As I said in an earlier post, this is a good year for the Best Novel Hugos. All the competitors are excellent novels, and this book is no exception, on the contrary. Additionally, Paolo Bacigalupi had already showed us some glimpses of this universe in his collection Pump Six, with the stories The Calorie Man and Yellow Card Man.
The Windup Girl is a post-apocalytical story with lots of biopunk and cyberpunk references. We are taken to the end of the twenty-second century, when, after devastating "calorie plagues" such as blister rust, cibiscosis, and genehack weevil have pretty much exterminated most of vegetable life on Earth, America and other former superpowers are relegated to the background of political and economical power play. In fact, only the US are mentioned in the novel; we can only imagined what is going on with the rest of the so-called First World in a moment when there is no energy left even to power airplanes to cross the world - globalization as we know is over, and with it all global traffic of people and goods.
In this bleak scenario, there are many factions: the Grahamites, an America-based religious group which follows the Holy Scripture focusing mainly on Noah and the Flood, and are against the slow but steadily incoming return of global communication and traffic (this time via dirigibles).

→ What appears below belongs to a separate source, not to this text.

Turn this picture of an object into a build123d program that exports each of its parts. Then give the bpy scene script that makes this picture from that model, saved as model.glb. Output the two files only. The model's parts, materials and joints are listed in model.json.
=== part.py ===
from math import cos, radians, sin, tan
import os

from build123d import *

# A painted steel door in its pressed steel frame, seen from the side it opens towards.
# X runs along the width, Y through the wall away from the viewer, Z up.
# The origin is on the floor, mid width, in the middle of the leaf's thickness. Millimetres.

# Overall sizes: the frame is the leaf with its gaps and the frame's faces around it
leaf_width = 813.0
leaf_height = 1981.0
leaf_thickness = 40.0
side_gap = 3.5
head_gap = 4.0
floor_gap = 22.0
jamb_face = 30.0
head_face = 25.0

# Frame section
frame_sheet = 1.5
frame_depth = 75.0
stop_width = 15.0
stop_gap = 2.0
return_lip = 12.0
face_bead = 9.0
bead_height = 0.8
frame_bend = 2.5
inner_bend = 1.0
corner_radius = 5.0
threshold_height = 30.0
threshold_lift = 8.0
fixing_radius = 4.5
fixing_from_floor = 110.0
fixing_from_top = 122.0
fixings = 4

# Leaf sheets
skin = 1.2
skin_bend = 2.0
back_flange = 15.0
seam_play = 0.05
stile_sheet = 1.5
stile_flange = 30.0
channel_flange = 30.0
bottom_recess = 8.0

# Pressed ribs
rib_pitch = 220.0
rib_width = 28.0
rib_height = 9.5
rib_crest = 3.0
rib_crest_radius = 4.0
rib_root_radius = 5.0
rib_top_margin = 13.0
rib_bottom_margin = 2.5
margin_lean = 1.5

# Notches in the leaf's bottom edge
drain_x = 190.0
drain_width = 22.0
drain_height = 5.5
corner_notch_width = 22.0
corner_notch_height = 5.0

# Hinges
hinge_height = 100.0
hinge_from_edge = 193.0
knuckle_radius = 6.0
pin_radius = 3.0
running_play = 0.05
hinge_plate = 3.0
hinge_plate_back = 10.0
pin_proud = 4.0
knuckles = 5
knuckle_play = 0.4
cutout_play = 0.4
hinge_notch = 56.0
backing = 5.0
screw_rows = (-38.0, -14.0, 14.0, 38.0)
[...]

Other group are the generippers, a caste of scientists that are the only ones, in truth, that may be really able to bring about a resurrection of the green. In the past few generations, they have been able to create new animals (as the megodonts, huge elephant-like beasts reminiscent of prehistorical mammoths and very useful as beasts of burden but also very difficult to tame and, therefore, very deadly) and new species of vegetables and fruits, plague-free.

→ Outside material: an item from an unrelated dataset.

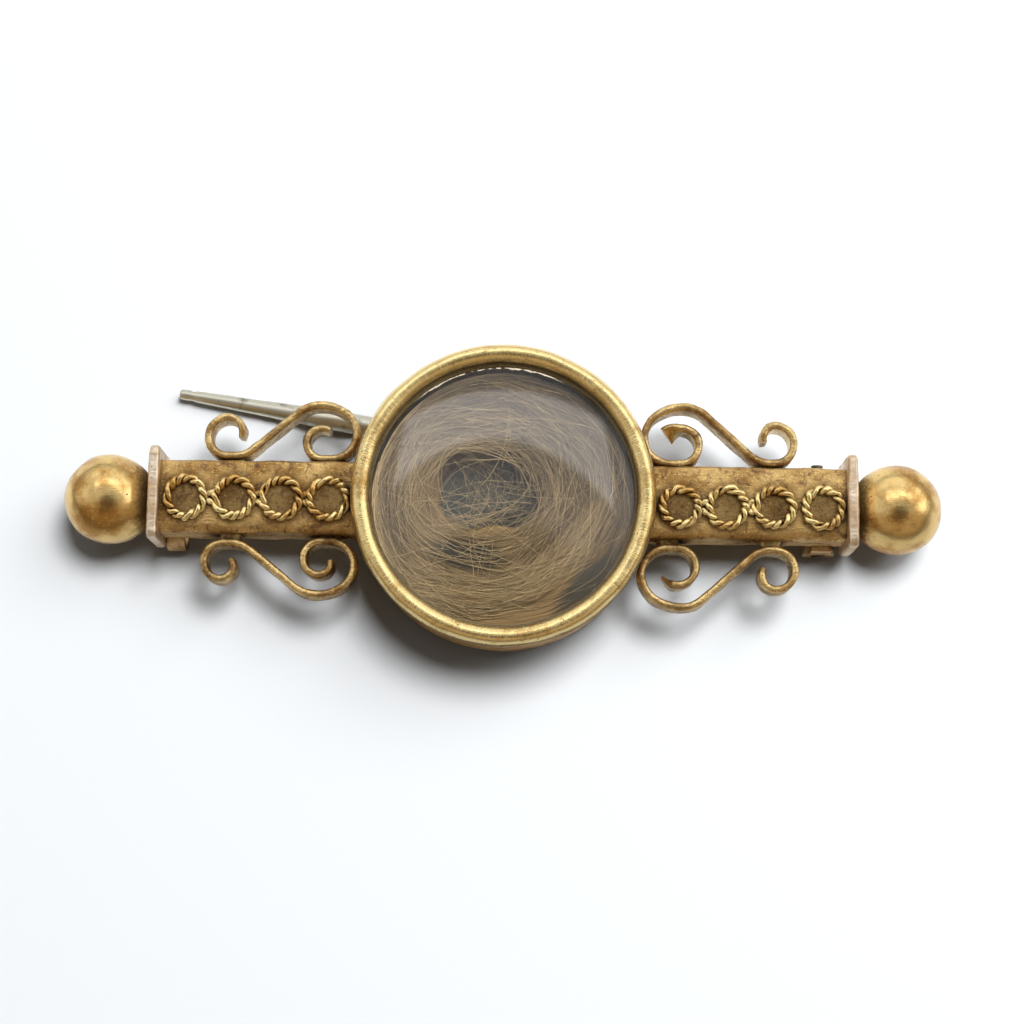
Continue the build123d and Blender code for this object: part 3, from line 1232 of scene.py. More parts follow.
class Palette:
    """Every finish, made once."""

    def __init__(self) -> None:
        """Builds the materials."""
        self.bezel = WornGold(
            "polished_worn_gold", bright="F8DC98", dull="C49C58", fresh="FFF5C4", stain="80552F",
            dirt_and_shade_colour="3E2618", roughness=0.21, roughness_spread=0.12, dull_from=0.5, dull_to=0.72,
            grain=0.13, grain_share=0.9, stain_size=0.45,
            stain_from=0.56, stain_soft=0.12, pit_gap=0.28, pit_radius=0.17, pit_share=0.38,
            relief=0.02, recess_share=0.72, kept_share=0.85, round_scratches=True,
        ).material()
        self.case = WornGold(
            "case_gold", bright="D6A862", dull="94682F", stain="6A482C", roughness=0.34,
        ).material()
        self.bar = WornGold(
            "bar_gold", bright="DCB676", dull="A67D45", fresh="FFE698", stain="6C4E42",
            roughness=0.34, dull_from=0.4, dull_to=0.66, grain=0.11, grain_share=1.0,
            stain_size=0.5, stain_share=0.75, stain_from=0.48, stain_soft=0.2, pit_gap=0.26,
            pit_share=0.5, relief=0.05,
        ).material()
        # The recess darkens the twists of the wire: painted shade, with their grime
        self.rope = WornGold(
            "bright_wire_gold", bright="FFE6A4", dull="CEA25C", roughness=0.14, recess=0.55,
            recess_share=1.0, stain_share=0.4, pit_share=0.1,
        ).material()
        self.scroll = WornGold(
            "scroll_gold", bright="E8C888", dull="A27C48", fresh="FFEBA8", stain="5E4234",
            roughness=0.24, grain_share=0.8, stain_size=0.8, stain_from=0.48, stain_soft=0.2,
            stain_share=0.6, pit_gap=0.3, pit_share=0.35, relief=0.03,
        ).material()
        self.plate = WornGold(
            "rose_worn_gold", bright="F3E0C6", dull="D2B492", stain="94705A", roughness=0.34,
            stain_from=0.6, recess_share=0.7, pit_gap=0.3, pit_share=0.25, relief=0.03,
        ).material()
        # The wide recess darkens each ball beside its plate: painted shade, with its grime
        self.ball = WornGold(
            "ball_gold", bright="EFCC86", dull="BE8E4C", roughness=0.17, roughness_spread=0.12,
            recess=1.8, pit_share=0.12, stain_from=0.62, relief=0.01,
        ).material()
        self.fastening = WornGold(
            "hinge_and_catch_gold", bright="DDB98A", dull="94703F", stain="5A4030",
            roughness=0.38,
        ).material()
        self.steel = DullSteel().material()
        self.dark_steel = DullSteel("dark_steel", colour="6A6154", stain="2F2A24").material()
        self.glass = CrystalGlass().material()
        self.hair = LooseHair().material()
        self.packed_hair = PackedHair(THIN_SPOTS).material()
        self.card = DarkCard().material()
        self.paper = PalePaper().material()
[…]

And there is another groups yet, anathema to the entire world except for Japan - the New People, or, as they are usually called, the windups. Artificial human life. Used as soldiers in Vietnam and pleasure dolls in Japan, the windups are Bacigalupi's replicants - more sophisticated on the one hand, even more enslaved on the other (by their programming, which compels them to do their master's bidding and also by their physical needs: they don't sweat, so when in a tropical country they must consume awesome quantities of ice water to survive.)

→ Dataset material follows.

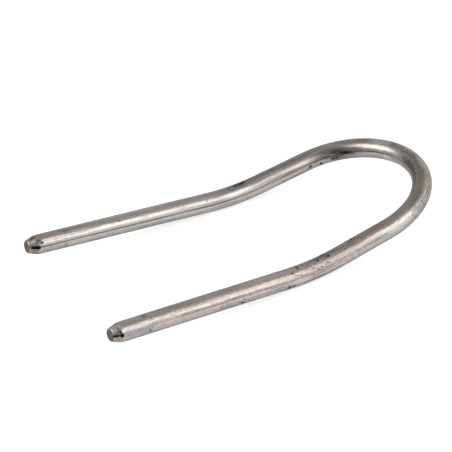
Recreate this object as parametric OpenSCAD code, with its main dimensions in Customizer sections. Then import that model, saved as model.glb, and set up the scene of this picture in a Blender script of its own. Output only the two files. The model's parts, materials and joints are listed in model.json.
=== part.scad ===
// A one-piece cotter pin, bent from a single length of drawn steel wire.
// Two splayed legs end in tapered tips. A knee in each leg tips the U-shaped bow out of
// the plane of the legs, so that the pin can be gripped and pulled.
// The bow is at the +X end and the tips at the -X end, and the two sides mirror each
// other across Y = 0, but for their legs' length. The pin lies as it comes to rest on a
// flat surface at Z = 0: its weight rocks it back from its legs onto the round undersides
// of its knees. The origin is on that surface, under the middle of the pin.

/* [Wire] */
// Diameter of the wire
wire_d = 5; // [3:0.25:8]

/* [Bow] */
// Radius of the bow, to the middle of the wire
bow_r = 20.3; // [12:0.1:40]
// Straight length of each arm, between the bow and its knee
arm_len = 13.8; // [4:0.1:40]
// Angle at which each arm leans outwards
arm_flare = 2.5; // [0:0.1:10]

/* [Knees] */
// Radius of each knee, to the middle of the wire
knee_r = 61; // [20:1:120]
// Angle that each knee turns the wire through
knee_angle = 13.7; // [4:0.1:30]

/* [Legs] */
// Straight length of the +Y leg, from its knee to its end face
long_leg_len = 49.2; // [20:0.1:120]
// Straight length of the -Y leg, from its knee to its end face
short_leg_len = 48.2; // [20:0.1:120]

/* [Tips] */
// Length of the steep taper that ends at the end face
taper_len = 2.4; // [1:0.1:5]
// Depth that the steep taper takes off the radius
taper_depth = 0.78; // [0.3:0.01:1]
// Length of the faint shoulder between the full wire and the taper
shoulder_len = 1.2; // [0.4:0.1:3]
// Depth that the shoulder takes off the radius
shoulder_depth = 0.1; // [0.05:0.01:0.3]

/* [Hidden] */
$fn = 96;

// The wire is drawn in metres and enlarged as a whole at the end. At that scale, the
// rounding where one length of wire turns into the next is too small to leave a seam.
mm = 0.001;

steel = [0.62, 0.60, 0.58];
wire_r = wire_d / 2;
ridge_r = wire_r - shoulder_depth;
end_face_r = ridge_r - taper_depth;

// Angle that each half of the bow turns through, less than 90 so that the arms flare
half_bow_angle = 90 - arm_flare;

// Places along the middle of the wire are [x, z] in the frame of the bow: from the bow's
// middle, along its plane towards the crown, and above it towards the legs' side
arm_start = [bow_r * sin(arm_flare), 0];
arm_end = arm_start - [arm_len * cos(arm_flare), 0];
knee_middle = arm_end + [0, knee_r];
knee_end = knee_middle - knee_r * [sin(knee_angle) * cos(arm_flare), cos(knee_angle)];
leg_way = [-cos(knee_angle) * cos(arm_flare), sin(knee_angle)];

// Length of wire that the steep taper takes off the weight of a leg
taper_loss = taper_len
    * (1 - (pow(ridge_r, 2) + ridge_r * end_face_r + pow(end_face_r, 2)) / (3 * pow(wire_r, 2)));
long_leg_weight = long_leg_len - taper_loss;
short_leg_weight = short_leg_len - taper_loss;

// Lengths of wire that make up the pin, where the middle of each lies, and from these
// the middle of the pin's whole weight
half_bow_turn = half_bow_angle * PI / 180;
knee_turn = knee_angle * PI / 180;
lengths = [2 * bow_r * half_bow_turn, 2 * arm_len, 2 * knee_r * knee_turn,
    long_leg_weight, short_leg_weight];
middles = [
    [bow_r * sin(half_bow_angle) / half_bow_turn, 0],
    (arm_start + arm_end) / 2,
    knee_middle - knee_r / knee_turn * [(1 - cos(knee_angle)) * cos(arm_flare), sin(knee_angle)],
    knee_end + leg_way * long_leg_weight / 2,
    knee_end + leg_way * short_leg_weight / 2
];
weight_middle = lengths * middles / (lengths * [1, 1, 1, 1, 1]);

// Pitch of the bow at rest. The pin rolls on the undersides of its knees until its
// weight is below the middle of their curve, or until the legs or the bow lie flat.
legs_flat_pitch = atan(tan(knee_angle) / cos(arm_flare));
rolled_pitch = atan((knee_middle[0] - weight_middle[0]) / (knee_middle[1] - weight_middle[1]));
rest_pitch = min(legs_flat_pitch, max(0, rolled_pitch));

// A place in the frame of the bow, seen in the frame of the resting pin
function pitched(place) = [
    place[0] * cos(rest_pitch) - place[1] * sin(rest_pitch),
    place[0] * sin(rest_pitch) + place[1] * cos(rest_pitch)
];

// How far the pin reaches from the bow's middle, towards the crown, the tips and the ground
crown_reach = bow_r * cos(rest_pitch) + wire_r;
tip_reach = end_face_r * sqrt(1 - pow(pitched(leg_way)[0], 2))
    - pitched(knee_end + leg_way * max(long_leg_len, short_leg_len))[0];
knee_reach = wire_r + knee_r * sqrt(1 - pow(sin(arm_flare) * sin(rest_pitch), 2))
    - pitched(knee_middle)[1];

// Straight wire along +Z, and whatever follows from its end
module straight(len) {
    cylinder(h = len * mm, r = wire_r * mm);
    translate([0, 0, len * mm]) children();
}

// Wire that starts along +Z and bends towards +X, and whatever follows from its end
module bend(radius, angle) {
    translate([radius * mm, 0, 0]) {
        rotate([90, 0, 180])
            rotate_extrude(angle = angle)
                translate([radius * mm, 0]) circle(r = wire_r * mm);
        rotate([0, angle, 0])
            translate([-radius * mm, 0, 0]) children();
    }
}

// Tip of a leg, tapering along +Z to its end face
module tip() {
    cylinder(h = shoulder_len * mm, r1 = wire_r * mm, r2 = ridge_r * mm);
    translate([0, 0, shoulder_len * mm])
        cylinder(h = taper_len * mm, r1 = ridge_r * mm, r2 = end_face_r * mm);
}

// Half of the pin, from the crown of the bow to the tip of one leg.
// The quarter turn between the two bends sets the knee square to the bow.
module half_pin(leg_len) {
    bend(bow_r, half_bow_angle)
        straight(arm_len)
            rotate(90)
                bend(knee_r, knee_angle)
                    straight(leg_len - taper_len - shoulder_len)
                        tip();
}

module cotter_pin() {
    color(steel)
        translate([(tip_reach - crown_reach) / 2, 0, knee_reach])
            rotate([0, -rest_pitch, 0])
                scale(1 / mm)
                    translate([bow_r * mm, 0, 0]) {
                        rotate([90, 0, 180]) half_pin(long_leg_len);
                        mirror([0, 1, 0])
                            rotate([90, 0, 180]) half_pin(short_leg_len);
                    }
}

cotter_pin();
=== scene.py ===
# %% [markdown]
# A cotter pin, bent from one length of drawn steel wire
#
# This lesson gives a plain CAD pin the looks of a used one. The pin is made here as its maker
# makes it: a straight blank is cut and its ends are tapered, it picks up its marks, and only
# then is it bent. Working on a straight blank keeps every step simple, because a distance along
# the wire is just an X coordinate. Its lengths are in metres, so a millimetre gets a name of
# its own.

# %% Load the frame
import json
from math import atan2, cos, degrees, pi, radians, sin, tan

import bpy
import numpy as np
from mathutils import Matrix, Vector


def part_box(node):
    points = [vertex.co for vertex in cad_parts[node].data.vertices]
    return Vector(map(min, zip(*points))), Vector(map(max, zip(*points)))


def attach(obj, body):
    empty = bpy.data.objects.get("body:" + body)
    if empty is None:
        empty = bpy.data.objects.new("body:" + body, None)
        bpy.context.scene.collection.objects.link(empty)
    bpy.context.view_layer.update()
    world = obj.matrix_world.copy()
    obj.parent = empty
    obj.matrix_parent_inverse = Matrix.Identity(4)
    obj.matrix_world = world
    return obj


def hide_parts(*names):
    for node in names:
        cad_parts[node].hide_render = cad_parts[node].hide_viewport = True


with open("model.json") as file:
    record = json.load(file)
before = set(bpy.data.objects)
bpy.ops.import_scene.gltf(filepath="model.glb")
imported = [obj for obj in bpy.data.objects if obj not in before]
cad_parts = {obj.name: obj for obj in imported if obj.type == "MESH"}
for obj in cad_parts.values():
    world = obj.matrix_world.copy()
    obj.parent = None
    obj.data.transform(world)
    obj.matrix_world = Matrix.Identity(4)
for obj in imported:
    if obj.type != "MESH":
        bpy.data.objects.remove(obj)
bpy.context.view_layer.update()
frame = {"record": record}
mm = 0.001

# %% [markdown]
# The camera
#
# The view is given as someone behind a camera would say it: how far round, how high, how far
# away, and how much the camera is rolled to one side. A long lens from 0.6 m keeps both legs
# almost parallel. The view turns about a point on the floor near the middle of the pin, so each
# of these values can be changed without losing the pin from sight.

# %% Set up the camera
view_azimuth = radians(-113.75)
view_elevation = radians(31.68)
view_roll = radians(-6.46)
view_distance = 612.7 * mm
view_target = Vector((0.11, 12.70, 0)) * mm
lens_length = 194.1
sensor_width = 36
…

That is the case of Emiko, who had a relatively good life in Japan working as secretary for her master and is suddenly left to fend for herself in Thailand, where she ends up in prostitution. She must endure the humiliation because she can't even go outside the whorehouse where she lives, because if she does it, she will be destroyed by the white shirts, the petty and corrupty bureaucrats who rule Thailand with an iron hand.
Thailand, by the way, is the country where the action happens in this novel. Everything hangs in the balance there, from generipping to the future of the windups. For instance, Emiko learns from American entrepreneur Anderson Lake that there is a refuge up in the hills for a whole community of rogue windups, and that gives her a reason to live.
Meanwhile, other players in this Great Game of sorts are trying to survive as best as they can. The former Chinese-millionaire-turned-refugee Hock Seng, now employee of Lake, turns against his employer and seeks the dubious help of the Dung Lord, a master of the underworld, in order to sell a much improved kind of kink-springs, a mechanical device invented to replace electrical sources of energy with kinetic power when the Contraction happened generations ago. Seng wants pretty much what Lake, Emiko, and many of the other characters in the novel want: a way out. A way out of Thailand, or a way out of their miseries in a hard world.
Nobody is innocent, no character is a good guy, but at the same time almost nobody of them is necessarily an evil one. The Windup Girl feels like a future Casablanca without the Nazis and with the omnipresent White Shirts, and the menace of the radical Green Headbands, who are always referred to but never really appear, and who destroy mercilessly not only windups, but also "calorie men", that is, scientists, generippers, or pretty much anyone who works for a genetic enhancement company. Paolo Bacigalupi has no mercy whatsoever with his characters: he pushes them to the edge - and that's the way it should be if you want good literature.